You often critique the Arabic language and its contemporary vocabulary. How has this view shaped your relationship with writing in Arabic?

Arabic is an inevitable love, one without a solution. In my view, the current state of its digital infrastructure reflects, in part, the broader decline of Arab nationalism and civilisation, something many still try to deny. It is painful to love a language that is often excluded from teaching scientific and technological subjects in universities and schools. Some consider Arabic merely a 'language of religion', unsuitable for science and technology, despite its historical role as the primary language of science in the Middle Ages. Others claim it is inadequate for the novel as well.

The language of Arabic blogs is weak, and the success of generative AI depends entirely on the richness and quality of these digital texts. Essential tools, such as Arabic versions of core software like Google Ngram, are lacking, hindering research in linguistics, history, social sciences, and more. These are some of my criticisms of the absence of a national project to safeguard the Arabic language, which relies instead on formal gestures and superficial measures.
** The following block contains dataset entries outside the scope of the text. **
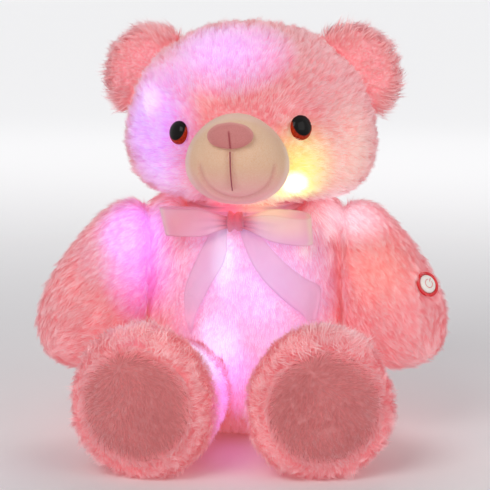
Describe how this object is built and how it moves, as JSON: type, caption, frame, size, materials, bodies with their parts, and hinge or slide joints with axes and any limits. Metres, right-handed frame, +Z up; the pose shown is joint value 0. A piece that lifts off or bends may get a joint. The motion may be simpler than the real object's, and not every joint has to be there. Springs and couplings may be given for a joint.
{
  "type": "plush night light",
  "caption": "Seated plush bear with a sewn face, a satin bow and a push button on one arm, lit by lamps under its pile, with a zipped battery pocket in its back.",
  "frame": {"origin": "on the surface that the bear sits on, under the middle of its box seen from above", "axes": "+Z up, -Y the way the torso faces, +X the bear's own left"},
  "size_m": [0.3652, 0.2932, 0.3712],
  "materials": {
    "plush": "long-pile plush, coral pink with pale tips",
    "fill": "white polyester fibre fill",
    "muzzle_cloth": "short-pile cream plush",
    "sole_cloth": "short-pile dusty rose plush",
    "nose_flock": "flocked dusty pink cloth",
    "maroon_thread": "embroidery thread",
    "eye_plastic": "polished black with a red-brown rim",
    "clear_nylon": "moulded nylon",
    "pink_satin": "sheer satin ribbon",
    "pocket_cloth": "thin woven lining",
    "box_plastic": "moulded plastic",
    "steel": "plain steel",
    "brass": "stamped strip",
    "cell_wrap": "plain wrap, no print",
    "circuit_board": "green solder mask",
    "zip_tape": "woven tape",
    "zip_nylon": "nylon teeth",
    "zip_metal": "lacquered die casting",
    "lamp_white": "clear lens, lit white-lilac",
    "lamp_yellow": "clear lens, lit warm yellow",
    "lamp_violet": "clear lens, lit violet",
    "lamp_pink": "clear lens, lit magenta pink",
    "lamp_orange": "clear lens, lit orange",
    "wire_sleeve": "soft wire sleeve",
    "red_plastic": "moulded plastic",
    "white_plastic": "moulded plastic"
  },
  "bodies": {
    "torso": {"torso_skin": "plush", "torso_stuffing": "fill", "wires_torso": "wire_sleeve", "led_chest": "lamp_white", "led_belly": "lamp_pink", "led_shoulder": "lamp_violet", "battery_pocket": "pocket_cloth", "battery_box": "box_plastic", "battery_lid": "box_plastic", "battery_lid_screw": "steel", "battery_cell_1": "cell_wrap", "battery_cell_2": "cell_wrap", "battery_cell_3": "cell_wrap", "contact_bridge_top": "brass", "contact_bridge_bottom": "brass", "control_board": "circuit_board", "zip_tape_left": "zip_tape", "zip_tape_right": "zip_tape", "zip_teeth_left": "zip_nylon", "zip_teeth_right": "zip_nylon", "ribbon_collar": "pink_satin", "bow_knot": "pink_satin", "bow_loop_left": "pink_satin", "bow_loop_right": "pink_satin", "bow_tail_left": "pink_satin", "bow_tail_right": "pink_satin"},
    "head": {"head_skin": "plush", "head_stuffing": "fill", "ear_left": "plush", "ear_right": "plush", "muzzle": "muzzle_cloth", "nose": "nose_flock", "mouth_stitch": "maroon_thread", "eye_left": "eye_plastic", "eye_right": "eye_plastic", "eye_washer_left": "clear_nylon", "eye_washer_right": "clear_nylon", "wires_head": "wire_sleeve", "led_cheek_left": "lamp_yellow", "led_cheek_right": "lamp_violet", "led_crown": "lamp_pink"},
    "arm_left": {"arm_left_skin": "plush", "arm_left_stuffing": "fill", "button_ring": "red_plastic", "switch_housing": "box_plastic", "switch_board": "circuit_board", "button_spring": "steel", "wires_arm_left": "wire_sleeve", "led_hand": "lamp_orange"},
    "arm_right": {"arm_right_skin": "plush", "arm_right_stuffing": "fill"},
    "leg_left": {"leg_left_skin": "plush", "leg_left_stuffing": "fill", "sole_left": "sole_cloth"},
    "leg_right": {"leg_right_skin": "plush", "leg_right_stuffing": "fill", "sole_right": "sole_cloth"},
    "button": {"button_cap": "white_plastic"},
    "zip_slider": {"zip_slider": "zip_metal"},
    "zip_pull": {"zip_pull": "zip_metal"}
  },
  "joints": [
    {"name": "head_turn", "type": "hinge", "parent": "torso", "child": "head", "pos_m": [0.00244, 0.05403, 0.208], "axis": [0, 0, 1], "range_deg": [-15, 15], "stiffness_Nm_per_rad": 0.15},
    {"name": "arm_left_swing", "type": "hinge", "parent": "torso", "child": "arm_left", "pos_m": [0.09094, 0.05103, 0.163], "axis": [-1, 0, 0], "range_deg": [0, 25], "stiffness_Nm_per_rad": 0.02},
    {"name": "arm_right_swing", "type": "hinge", "parent": "torso", "child": "arm_right", "pos_m": [-0.08606, 0.05103, 0.163], "axis": [-1, 0, 0], "range_deg": [0, 25], "stiffness_Nm_per_rad": 0.02},
    {"name": "leg_left_raise", "type": "hinge", "parent": "torso", "child": "leg_left", "pos_m": [0.04994, 0.02003, 0.0455], "axis": [-1, 0, 0], "range_deg": [0, 12], "stiffness_Nm_per_rad": 0.02},
    {"name": "leg_right_raise", "type": "hinge", "parent": "torso", "child": "leg_right", "pos_m": [-0.04506, 0.02003, 0.0455], "axis": [-1, 0, 0], "range_deg": [0, 12], "stiffness_Nm_per_rad": 0.02},
    {"name": "button_press", "type": "slide", "parent": "arm_left", "child": "button", "axis": [-0.5295, 0.7194, -0.4496], "range_m": [0, 0.0015], "stiffness_N_per_m": 600, "springref_m": -0.0005, "deforming": ["button_spring"]},
    {"name": "zip_slide", "type": "slide", "parent": "torso", "child": "zip_slider", "axis": [0, 0, 1], "range_m": [-0.066, 0]},
    {"name": "zip_pull_turn", "type": "hinge", "parent": "zip_slider", "child": "zip_pull", "pos_m": [0.00244, 0.13063, 0.1395], "axis": [1, 0, 0], "range_deg": [0, 150]}
  ]
}
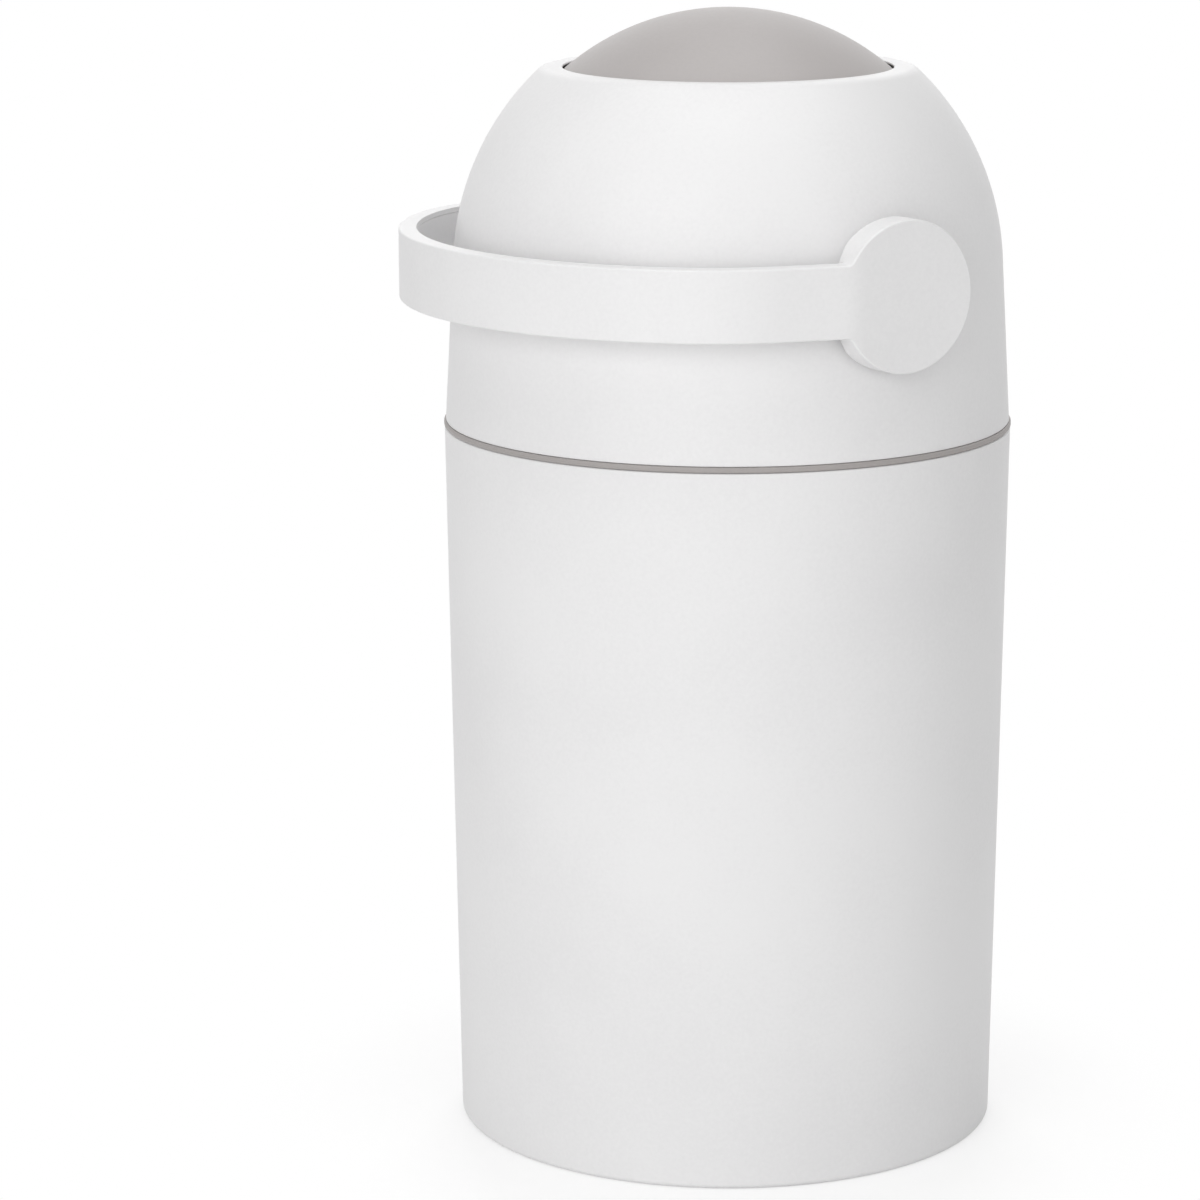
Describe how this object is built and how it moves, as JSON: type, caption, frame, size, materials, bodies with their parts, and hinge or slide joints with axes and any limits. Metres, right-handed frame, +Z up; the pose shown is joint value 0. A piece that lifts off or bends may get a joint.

I returned to literary writing in Arabic because of an organic need for narrative dialogue with Arab readers and broader cultural engagement through parallel literary, intellectual, and scientific works. One example is my recent book The Comedy of Forgiveness: From al-Ma'arri to Dante, which seeks to introduce the 'novel of forgiveness' into Arab school curricula. Of course, I adore French as well. I write in it less often than in Arabic, but always with a scientific focus. I read it daily, more extensively than Arabic, particularly scientific works, and I own numerous French books for this purpose.